A correlation of 0.79 is quite good for most types of baseball data. The R-Square is supposed to tell us how much the variation in one variable is “explained” by the variation in a second variable. For instance, if you believe that pitch framing is influencing umpire’s calls, this might be interpreted as “pitch framing explains 63% of the variation in umpire favorable pitch calling.”

Stepping back, maybe I should have expected a reasonable amount of correlation. After all, both metrics (Umpire Scorecard and Pitch Framing) are using pitch f/x to identify strikes that should have been called balls, and balls that should have been called strikes.
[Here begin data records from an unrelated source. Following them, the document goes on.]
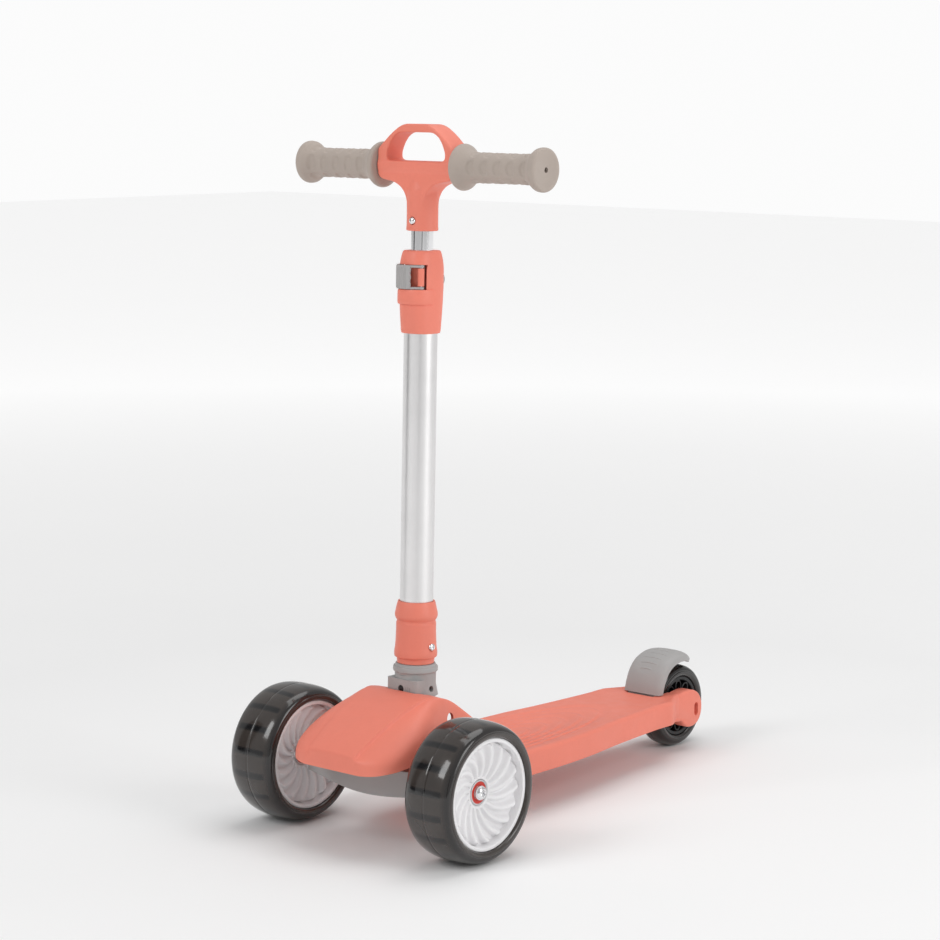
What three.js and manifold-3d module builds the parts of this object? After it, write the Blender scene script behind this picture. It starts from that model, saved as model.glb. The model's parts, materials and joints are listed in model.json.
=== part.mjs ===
// Child's three-wheel kick scooter: two wide lean-to-steer wheels in front, one wheel with a
// foot brake behind, and a folding stem of adjustable height with a T handlebar.
// Millimetres, +Z up, the rider faces -Y. The origin is on the floor, under the middle.
import * as THREE from "three";
import { mergeVertices } from "three/addons/utils/BufferGeometryUtils.js";
import Module from "manifold-3d";

const wasm = await Module();
wasm.setup();

// ---------------------------------------------------------------- driving dimensions
// Inside this file, Y is measured backwards from the front axle.
const WHEELBASE = 430;
const FRONT_TRACK = 200;
const FRONT_RADIUS = 60;
const FRONT_WIDTH = 48.7;
const FRONT_HUB_RADIUS = 47.6;
const FRONT_BOSS_WIDTH = 21.2;
const REAR_RADIUS = 40;
const REAR_WIDTH = 24.7;
const REAR_HUB_RADIUS = 29;
const REAR_BOSS_WIDTH = 20;
const TYRE_LIP = 2.3; // from the tyre's side face in to the hub's rim

const DECK_TOP = 59.3;
const DECK_DEPTH = 23;
const DECK_HALF_WIDTH = 57;
const DECK_SKIN = 3.6;
const RIB = 2.6;
const POCKET_LENGTH = 72; // between the cross ribs under the deck
const NOSE_TOP = 84;
const NOSE_DEPTH = 8;
const NOSE_HALF_WIDTH = 30;
const ARM_OUTER = 30.5;
const ARM_INNER = 16;

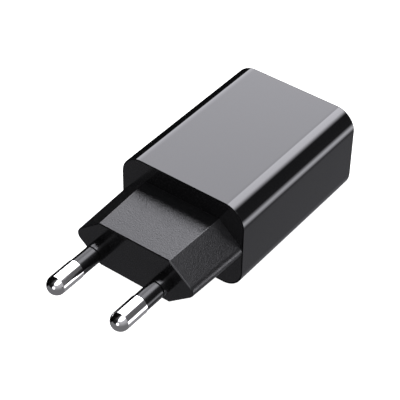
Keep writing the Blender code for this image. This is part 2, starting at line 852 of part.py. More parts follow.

Although I started this exercise to determine whether pitch framing explains unfavorable umpire calls against each team’s pitcher, it’s also possible that the cause and effect goes the opposite direction. The Astros and other teams with negative umpire favorability rankings for pitching also tend to receive negative favorability calls on their batters. Does this indicate a subtle level of umpire bias? Who knows. And a more likely scenario is that teams with negative rankings on both the batter and pitcher side were assigned umpires who were particularly inaccurate on a given day. If a team randomly receives an above average or below average number of inaccurate umpire calls, that is likely to affect the measured effectiveness of pitch framing. So, I can’t eliminate the possibility that the umpire accuracy explains the pitch framing results.

My takeaways? First, perhaps the Astros should place a renewed emphasis on pitch framing in the organization. Second, automated umpire calls or a ball/strike challenge system can’t get here fast enough.

Brief Update on Playoff Odds

I have gotten into the habit of updating the Fangraphs Playoff Odds in each article. Despite the disappointing loss on Monday, the Fangraphs model still sees the Astros in the cat-bird’s seat. The Astros have a 66% chance of winning the division and a 95.5% probability of making the playoffs.